§ TASK PROMPT
Each line of the material must be returned exactly.

§ AVAILABLE DATA
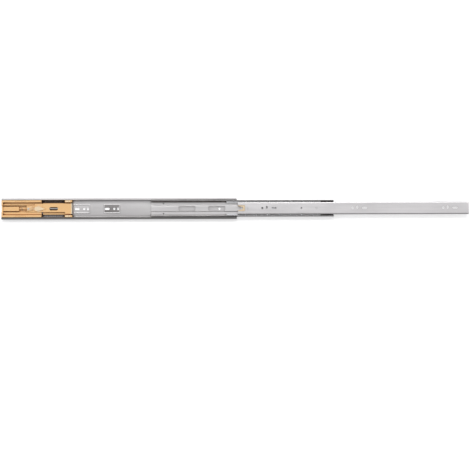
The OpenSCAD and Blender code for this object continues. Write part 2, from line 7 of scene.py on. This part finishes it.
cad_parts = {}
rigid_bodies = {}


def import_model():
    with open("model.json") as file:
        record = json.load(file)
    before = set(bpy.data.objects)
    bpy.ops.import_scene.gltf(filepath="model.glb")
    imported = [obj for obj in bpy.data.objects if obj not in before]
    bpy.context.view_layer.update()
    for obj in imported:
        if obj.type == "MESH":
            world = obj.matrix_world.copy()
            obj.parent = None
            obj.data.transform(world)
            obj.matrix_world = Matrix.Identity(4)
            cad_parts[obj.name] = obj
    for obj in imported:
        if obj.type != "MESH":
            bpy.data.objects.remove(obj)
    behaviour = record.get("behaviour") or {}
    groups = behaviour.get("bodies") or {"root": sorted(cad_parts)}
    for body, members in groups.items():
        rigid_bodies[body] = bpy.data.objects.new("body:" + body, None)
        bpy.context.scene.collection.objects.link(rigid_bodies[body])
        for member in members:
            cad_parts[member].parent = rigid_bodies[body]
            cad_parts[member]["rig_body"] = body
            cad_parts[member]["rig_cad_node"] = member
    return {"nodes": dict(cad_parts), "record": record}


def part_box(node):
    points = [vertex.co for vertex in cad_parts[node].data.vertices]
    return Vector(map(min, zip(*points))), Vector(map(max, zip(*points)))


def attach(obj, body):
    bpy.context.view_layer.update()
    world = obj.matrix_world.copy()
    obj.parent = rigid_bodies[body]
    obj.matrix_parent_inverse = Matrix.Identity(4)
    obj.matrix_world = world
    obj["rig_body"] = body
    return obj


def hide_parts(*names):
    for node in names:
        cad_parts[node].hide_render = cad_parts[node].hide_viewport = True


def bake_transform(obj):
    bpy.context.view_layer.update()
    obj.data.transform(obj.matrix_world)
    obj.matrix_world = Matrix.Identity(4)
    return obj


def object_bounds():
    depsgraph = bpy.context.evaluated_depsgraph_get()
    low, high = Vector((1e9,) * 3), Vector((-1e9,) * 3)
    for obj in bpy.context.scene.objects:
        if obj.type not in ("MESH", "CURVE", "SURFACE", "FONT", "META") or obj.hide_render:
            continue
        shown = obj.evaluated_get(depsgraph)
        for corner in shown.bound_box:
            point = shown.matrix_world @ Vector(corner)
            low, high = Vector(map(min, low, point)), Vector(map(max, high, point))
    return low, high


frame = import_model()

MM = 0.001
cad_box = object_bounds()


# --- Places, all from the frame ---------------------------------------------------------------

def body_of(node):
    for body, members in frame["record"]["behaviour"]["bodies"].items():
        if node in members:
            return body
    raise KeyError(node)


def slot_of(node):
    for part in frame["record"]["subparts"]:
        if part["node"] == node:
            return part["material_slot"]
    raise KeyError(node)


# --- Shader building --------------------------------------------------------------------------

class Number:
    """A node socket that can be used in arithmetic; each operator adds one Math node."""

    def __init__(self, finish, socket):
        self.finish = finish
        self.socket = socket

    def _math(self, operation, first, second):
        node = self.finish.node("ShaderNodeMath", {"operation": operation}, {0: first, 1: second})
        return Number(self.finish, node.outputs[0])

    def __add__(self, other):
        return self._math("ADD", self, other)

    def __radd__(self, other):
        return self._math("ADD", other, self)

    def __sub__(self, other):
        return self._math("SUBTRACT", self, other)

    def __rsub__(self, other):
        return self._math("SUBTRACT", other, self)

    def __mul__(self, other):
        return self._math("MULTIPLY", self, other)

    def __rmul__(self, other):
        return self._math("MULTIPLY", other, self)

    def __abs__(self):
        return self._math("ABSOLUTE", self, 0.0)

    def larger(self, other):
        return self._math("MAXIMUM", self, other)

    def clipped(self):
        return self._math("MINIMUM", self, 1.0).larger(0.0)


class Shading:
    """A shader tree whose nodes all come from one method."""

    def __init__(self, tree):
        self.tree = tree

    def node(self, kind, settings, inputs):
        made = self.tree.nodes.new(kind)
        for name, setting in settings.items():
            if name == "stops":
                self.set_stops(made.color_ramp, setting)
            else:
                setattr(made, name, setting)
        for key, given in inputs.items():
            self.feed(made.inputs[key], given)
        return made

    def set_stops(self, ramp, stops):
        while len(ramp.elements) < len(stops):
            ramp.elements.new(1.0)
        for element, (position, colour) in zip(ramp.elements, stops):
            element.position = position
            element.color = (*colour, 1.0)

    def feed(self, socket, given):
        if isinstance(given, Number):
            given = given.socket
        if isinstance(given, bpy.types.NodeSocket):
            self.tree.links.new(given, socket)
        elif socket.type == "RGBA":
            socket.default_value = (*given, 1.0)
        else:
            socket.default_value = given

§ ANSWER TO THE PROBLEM
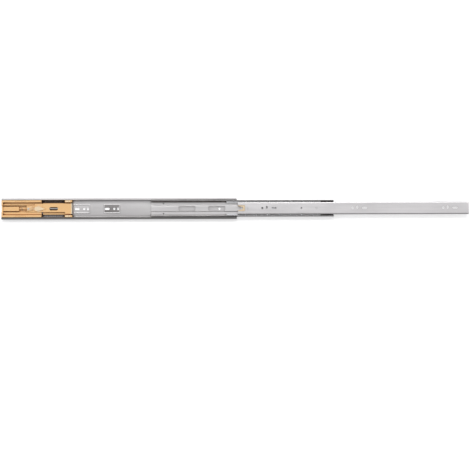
The OpenSCAD and Blender code for this object continues. Write part 2, from line 7 of scene.py on. This part finishes it.
cad_parts = {}
rigid_bodies = {}


def import_model():
    with open("model.json") as file:
        record = json.load(file)
    before = set(bpy.data.objects)
    bpy.ops.import_scene.gltf(filepath="model.glb")
    imported = [obj for obj in bpy.data.objects if obj not in before]
    bpy.context.view_layer.update()
    for obj in imported:
        if obj.type == "MESH":
            world = obj.matrix_world.copy()
            obj.parent = None
            obj.data.transform(world)
            obj.matrix_world = Matrix.Identity(4)
            cad_parts[obj.name] = obj
    for obj in imported:
        if obj.type != "MESH":
            bpy.data.objects.remove(obj)
    behaviour = record.get("behaviour") or {}
    groups = behaviour.get("bodies") or {"root": sorted(cad_parts)}
    for body, members in groups.items():
        rigid_bodies[body] = bpy.data.objects.new("body:" + body, None)
        bpy.context.scene.collection.objects.link(rigid_bodies[body])
        for member in members:
            cad_parts[member].parent = rigid_bodies[body]
            cad_parts[member]["rig_body"] = body
            cad_parts[member]["rig_cad_node"] = member
    return {"nodes": dict(cad_parts), "record": record}


def part_box(node):
    points = [vertex.co for vertex in cad_parts[node].data.vertices]
    return Vector(map(min, zip(*points))), Vector(map(max, zip(*points)))


def attach(obj, body):
    bpy.context.view_layer.update()
    world = obj.matrix_world.copy()
    obj.parent = rigid_bodies[body]
    obj.matrix_parent_inverse = Matrix.Identity(4)
    obj.matrix_world = world
    obj["rig_body"] = body
    return obj


def hide_parts(*names):
    for node in names:
        cad_parts[node].hide_render = cad_parts[node].hide_viewport = True


def bake_transform(obj):
    bpy.context.view_layer.update()
    obj.data.transform(obj.matrix_world)
    obj.matrix_world = Matrix.Identity(4)
    return obj


def object_bounds():
    depsgraph = bpy.context.evaluated_depsgraph_get()
    low, high = Vector((1e9,) * 3), Vector((-1e9,) * 3)
    for obj in bpy.context.scene.objects:
        if obj.type not in ("MESH", "CURVE", "SURFACE", "FONT", "META") or obj.hide_render:
            continue
        shown = obj.evaluated_get(depsgraph)
        for corner in shown.bound_box:
            point = shown.matrix_world @ Vector(corner)
            low, high = Vector(map(min, low, point)), Vector(map(max, high, point))
    return low, high


frame = import_model()

MM = 0.001
cad_box = object_bounds()


# --- Places, all from the frame ---------------------------------------------------------------

def body_of(node):
    for body, members in frame["record"]["behaviour"]["bodies"].items():
        if node in members:
            return body
    raise KeyError(node)


def slot_of(node):
    for part in frame["record"]["subparts"]:
        if part["node"] == node:
            return part["material_slot"]
    raise KeyError(node)


# --- Shader building --------------------------------------------------------------------------

class Number:
    """A node socket that can be used in arithmetic; each operator adds one Math node."""

    def __init__(self, finish, socket):
        self.finish = finish
        self.socket = socket

    def _math(self, operation, first, second):
        node = self.finish.node("ShaderNodeMath", {"operation": operation}, {0: first, 1: second})
        return Number(self.finish, node.outputs[0])

    def __add__(self, other):
        return self._math("ADD", self, other)

    def __radd__(self, other):
        return self._math("ADD", other, self)

    def __sub__(self, other):
        return self._math("SUBTRACT", self, other)

    def __rsub__(self, other):
        return self._math("SUBTRACT", other, self)

    def __mul__(self, other):
        return self._math("MULTIPLY", self, other)

    def __rmul__(self, other):
        return self._math("MULTIPLY", other, self)

    def __abs__(self):
        return self._math("ABSOLUTE", self, 0.0)

    def larger(self, other):
        return self._math("MAXIMUM", self, other)

    def clipped(self):
        return self._math("MINIMUM", self, 1.0).larger(0.0)


class Shading:
    """A shader tree whose nodes all come from one method."""

    def __init__(self, tree):
        self.tree = tree

    def node(self, kind, settings, inputs):
        made = self.tree.nodes.new(kind)
        for name, setting in settings.items():
            if name == "stops":
                self.set_stops(made.color_ramp, setting)
            else:
                setattr(made, name, setting)
        for key, given in inputs.items():
            self.feed(made.inputs[key], given)
        return made

    def set_stops(self, ramp, stops):
        while len(ramp.elements) < len(stops):
            ramp.elements.new(1.0)
        for element, (position, colour) in zip(ramp.elements, stops):
            element.position = position
            element.color = (*colour, 1.0)

    def feed(self, socket, given):
        if isinstance(given, Number):
            given = given.socket
        if isinstance(given, bpy.types.NodeSocket):
            self.tree.links.new(given, socket)
        elif socket.type == "RGBA":
            socket.default_value = (*given, 1.0)
        else:
            socket.default_value = given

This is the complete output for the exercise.